Objective ▸
Below this line is the material. Write out only its lines from the one containing "obj.data.transform(world)" through the one containing "TO_FRONT = math.radians(-62)", both kept, exactly.

CAD and scene scripts ▸
********
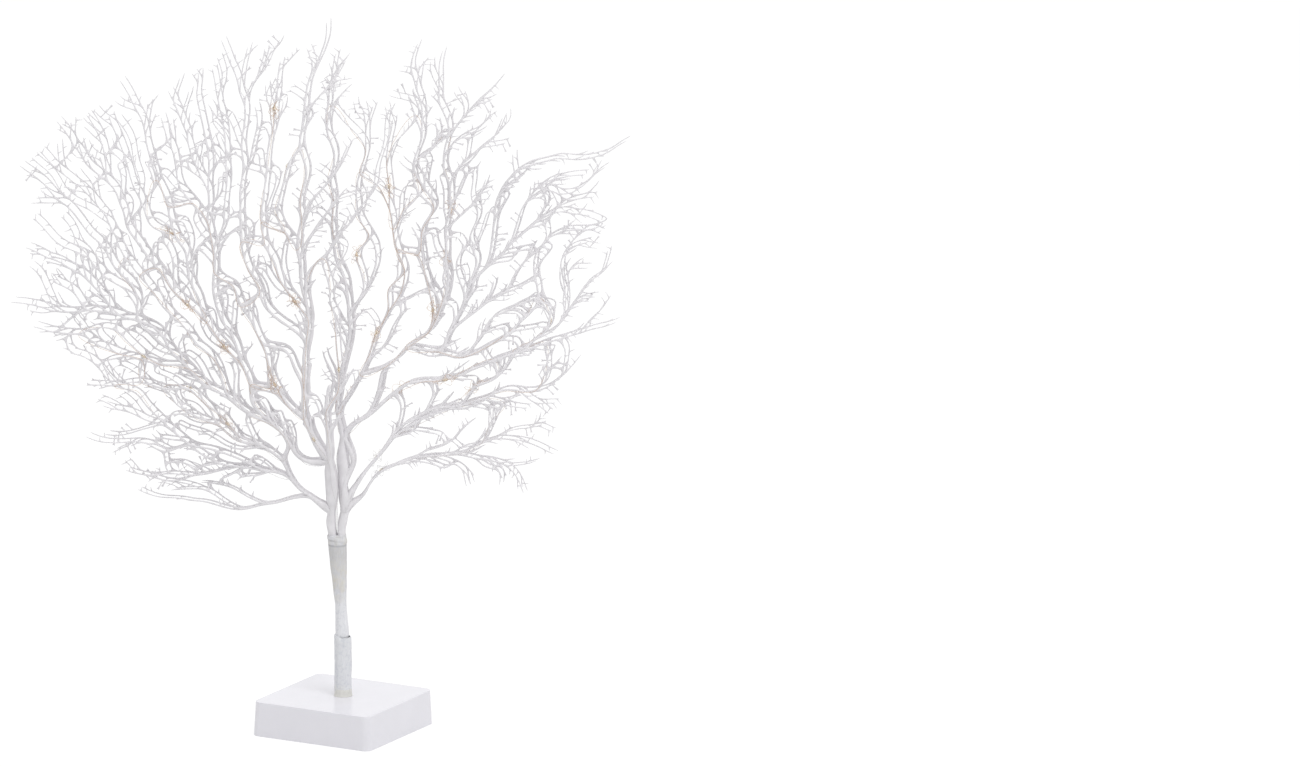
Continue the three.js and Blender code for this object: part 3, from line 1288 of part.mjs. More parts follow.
function addCrown(crown) {
  const nets = { left: growNet(MOULDINGS.left), right: growNet(MOULDINGS.right) };
  for (const [name, fan] of Object.entries(FANS)) {
    addPiece(crown, name, netGeometry(nets[fan.moulding], placeOn(fan)), coralPlastic);
  }
  let count = 0;
  for (const side of ['left', 'right']) {
    const net = nets[side];
    const way = stringWay(net, STRINGS[side]);
    const { path, lamps } = windString(net, way, placeOn(FANS[`fan_${side}_front`]));
    const line = [...stringRise(MOULDINGS[side].hand), ...path];
    const long = line.slice(1).reduce((sum, p, n) => sum + p.distanceTo(line[n]), 0);
    const gap = leastGap(line, 12).toFixed(2);
    console.log(`${side} string: ${long.toFixed(0)} mm, least gap to itself ${gap} mm`);
    addPiece(crown, `light_wire_${side}`, sweep(line, WIRE_RADIUS, 4), copperWire);
    lamps.forEach((lamp) => {
      count += 1;
      const bead = addPiece(crown, `lamp_${String(count).padStart(2, '0')}`, lampBead(), lampResin);
      bead.position.copy(lamp.middle);
      bead.quaternion.setFromUnitVectors(new THREE.Vector3(0, 0, 1), lamp.along);
    });
  }
}

// One lead runs from the board up through the spigot and the rod to the two strings
function addLeadWire() {
  const boardTop = boardBottom + BOARD_THICK + GAP;
  const turn = CROWN_TURN * RADIANS;
  const inRod = (z) => [leanX(z) * Math.cos(turn), leanX(z) * Math.sin(turn), z];
  const path = [
    [-8, SWITCH_Y + 8, boardTop], [-8, SWITCH_Y + 8, boardTop + 3], [-6.5, -16, 14.5], [-3, -7, 17.5],
    [-0.5, -1.5, 21], [0, 0, 24.5], [0, 0, 48], [0, 0, plugEnd - 4],
    inRod(plugEnd + 6), inRod(plugEnd + 35), inRod(rodTop),
  ];
  addPiece(group, 'lead_wire', sweep(path, LEAD_RADIUS, 6), leadCover);
}

// Two short leads bring the cells' current from the solder tabs to the board
function addCellLeads() {
  const boardTop = boardBottom + BOARD_THICK + GAP;
  for (const { contact, side, x, y } of solderTabs) {
    const minus = contact === 0;
    const start = x - side * (PLATE_THICK / 2 + GAP);
    const z = caseInside.z1 + CASE_WALL + GAP + CELL_LEAD_RADIUS;
    const end = BOARD_X + side * (BOARD_LONG / 2 - 3);
    const path = [
      [start, y, z], [start - side * 3, y, z], [start - side * 5, y - 3, z], [start - side * 6, 5, z],
      [start - side * 6, -2, z - 1], [end, -14, boardTop + 4], [end, SWITCH_Y + 5, boardTop + 2],
      [end, SWITCH_Y + 4, boardTop],
    ];
    const lead = sweep(path, CELL_LEAD_RADIUS, 6);
    addPiece(group, minus ? 'cell_lead_minus' : 'cell_lead_plus', lead, minus ? blackPlastic : redCover);
  }
}

const turnedTrunk = new THREE.Group();
turnedTrunk.rotation.set(0, 0, CROWN_TURN * RADIANS);
group.add(turnedTrunk);
const crown = new THREE.Group();
crown.position.set(leanX(wrapTop), 0, wrapTop);
turnedTrunk.add(crown);
addBase();
addCells();
addTrunk(turnedTrunk);
addCrown(crown);
addLeadWire();
addCellLeads();

export default group;
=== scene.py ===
# The looks of a coral light tree, built round its fixed frame. Metres, +Z up, the base's front is -Y.
# Lengths in this script are millimetres, times MM where they reach the scene.

import math
import random

import bmesh
import bpy
from mathutils import Matrix, Quaternion, Vector
from mathutils.kdtree import KDTree
from mathutils.noise import noise


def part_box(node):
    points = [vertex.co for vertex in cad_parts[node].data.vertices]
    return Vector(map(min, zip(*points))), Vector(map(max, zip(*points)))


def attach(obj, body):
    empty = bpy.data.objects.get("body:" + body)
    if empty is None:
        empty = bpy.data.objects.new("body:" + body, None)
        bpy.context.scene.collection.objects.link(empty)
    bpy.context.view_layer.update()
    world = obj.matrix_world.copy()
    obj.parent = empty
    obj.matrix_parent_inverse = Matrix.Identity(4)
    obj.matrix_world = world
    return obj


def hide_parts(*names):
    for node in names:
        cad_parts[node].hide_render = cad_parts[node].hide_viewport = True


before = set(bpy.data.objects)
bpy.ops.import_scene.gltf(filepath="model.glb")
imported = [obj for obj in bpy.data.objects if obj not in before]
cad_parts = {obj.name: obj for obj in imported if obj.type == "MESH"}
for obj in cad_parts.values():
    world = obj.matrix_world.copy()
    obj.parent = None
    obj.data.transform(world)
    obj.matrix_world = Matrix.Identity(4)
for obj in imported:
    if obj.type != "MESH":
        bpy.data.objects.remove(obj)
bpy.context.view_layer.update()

MM = 0.001

# The photograph: its frame, the tree's scale in it, and the column where the trunk stands
PHOTO_WIDE = 1300
PIXELS_PER_METRE = 1214
TRUNK_COLUMN = 343.1
GROUND_ROW = 728.7
VIEW_TURN = math.radians(29.6)
VIEW_RISE = math.radians(13.4)
VIEW_DISTANCE = 14
AIM_HEIGHT = 0.294
SENSOR_WIDE = 36

# Base
BASE_SIDE = 111.5
BASE_HEIGHT = 29
BASE_DRAFT = math.radians(2.4)
BASE_CORNER = 6.4
BASE_WALL = 2.2
BASE_ROOF = 2.4
BASE_EDGE = 0.6
BASE_FOOT_EDGE = 0.3
SPIGOT_RADIUS = 5.45
SPIGOT_BORE = 3.2
SPIGOT_RISE = 20
BOSS_RADIUS = 4
BOSS_INSET = 12
BOSS_FOOT = 8.3

# Trunk: a taped tube, and in its mouth a slimmer taped rod that leans
CROWN_TURN = math.radians(28)
TRUNK_LEAN = math.radians(3)
TUBE_TOP = 79
TAPE_FOOT = 33.5
PIVOT = 69.5
PLUG_END = 60
WRAP_TOP = 166
TAPE_THICK = 0.5
TO_RIGHT = math.radians(28)
TO_LEFT = math.radians(208)
TO_FRONT = math.radians(-62)

# The crown's edge as columns and rows of the photograph, from its lowest left twigs clockwise
CROWN_EDGE = [
    (330, 545), (300, 500), (215, 512), (130, 490), (118, 465), (90, 430), (88, 375), (25, 310), (15, 290),
    (25, 215), (20, 160), (28, 130), (60, 110), (100, 85), (155, 80), (183, 60), (220, 38), (240, 45),
    (270, 25), (328, 15), (340, 50), (385, 80), (408, 40), (437, 50), (470, 110), (500, 78), (520, 168),
    (627, 142), (595, 200), (610, 230), (612, 290), (617, 323), (570, 370), (560, 430), (556, 458),
    (523, 497), (430, 490), (370, 520),
]

# Coral: the fine net that grows on the frame's coarse one
SUB_STEP = 5.5
STEP_OF_GIRTH = 2.8
ROOT = (2, 24)
CAGE_SWELL = 1 / 0.72
FLANK_OF_TWIG = 0.7
FLANK_OF_GIRTH = 2.2
SAME_PLACE = 0.02
SAME_CORNER = 0.002
TIP_REACH = 4.6
FORK_SWELL = 1.14
END_GIRTH = 0.45
SWAY = 0.06
UNEVEN = 0.05
WAIST = 0.1
# A twig runs on from the one opposite when the cosine between them is below this
RUNS_ON = -0.25
LEAST_SINE = 0.2
FORK_ROOM = 0.8

# The rear copy of a moulding stands a little to the right of the front one, but not in the trunk
CROWN_X = -10
COPY_SHIFT = 3.2
SHIFT_START = 30
SHIFT_RISE = 90

IN_CROWN = (
    Matrix.Rotation(CROWN_TURN, 4, "Z")
    @ Matrix.Translation((-(WRAP_TOP - PIVOT) * math.tan(TRUNK_LEAN), 0, WRAP_TOP))
)
IN_LEAN = (
    Matrix.Rotation(CROWN_TURN, 4, "Z")
    @ Matrix.Translation((0, 0, PIVOT))
    @ Matrix.Rotation(-TRUNK_LEAN, 4, "Y")
)


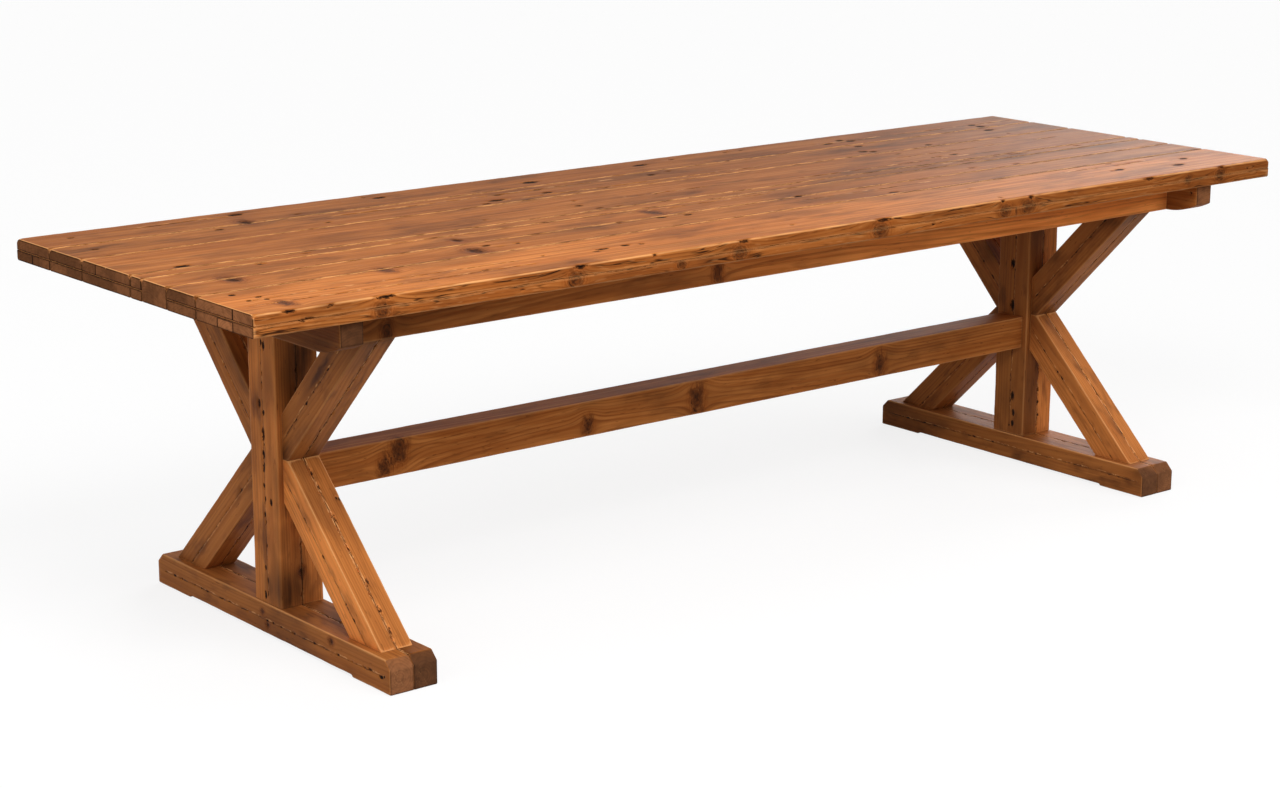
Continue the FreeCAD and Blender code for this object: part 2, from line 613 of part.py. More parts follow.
********
Finished exercise ▸
    obj.data.transform(world)
    obj.matrix_world = Matrix.Identity(4)
for obj in imported:
    if obj.type != "MESH":
        bpy.data.objects.remove(obj)
bpy.context.view_layer.update()

MM = 0.001

# The photograph: its frame, the tree's scale in it, and the column where the trunk stands
PHOTO_WIDE = 1300
PIXELS_PER_METRE = 1214
TRUNK_COLUMN = 343.1
GROUND_ROW = 728.7
VIEW_TURN = math.radians(29.6)
VIEW_RISE = math.radians(13.4)
VIEW_DISTANCE = 14
AIM_HEIGHT = 0.294
SENSOR_WIDE = 36

# Base
BASE_SIDE = 111.5
BASE_HEIGHT = 29
BASE_DRAFT = math.radians(2.4)
BASE_CORNER = 6.4
BASE_WALL = 2.2
BASE_ROOF = 2.4
BASE_EDGE = 0.6
BASE_FOOT_EDGE = 0.3
SPIGOT_RADIUS = 5.45
SPIGOT_BORE = 3.2
SPIGOT_RISE = 20
BOSS_RADIUS = 4
BOSS_INSET = 12
BOSS_FOOT = 8.3

# Trunk: a taped tube, and in its mouth a slimmer taped rod that leans
CROWN_TURN = math.radians(28)
TRUNK_LEAN = math.radians(3)
TUBE_TOP = 79
TAPE_FOOT = 33.5
PIVOT = 69.5
PLUG_END = 60
WRAP_TOP = 166
TAPE_THICK = 0.5
TO_RIGHT = math.radians(28)
TO_LEFT = math.radians(208)
TO_FRONT = math.radians(-62)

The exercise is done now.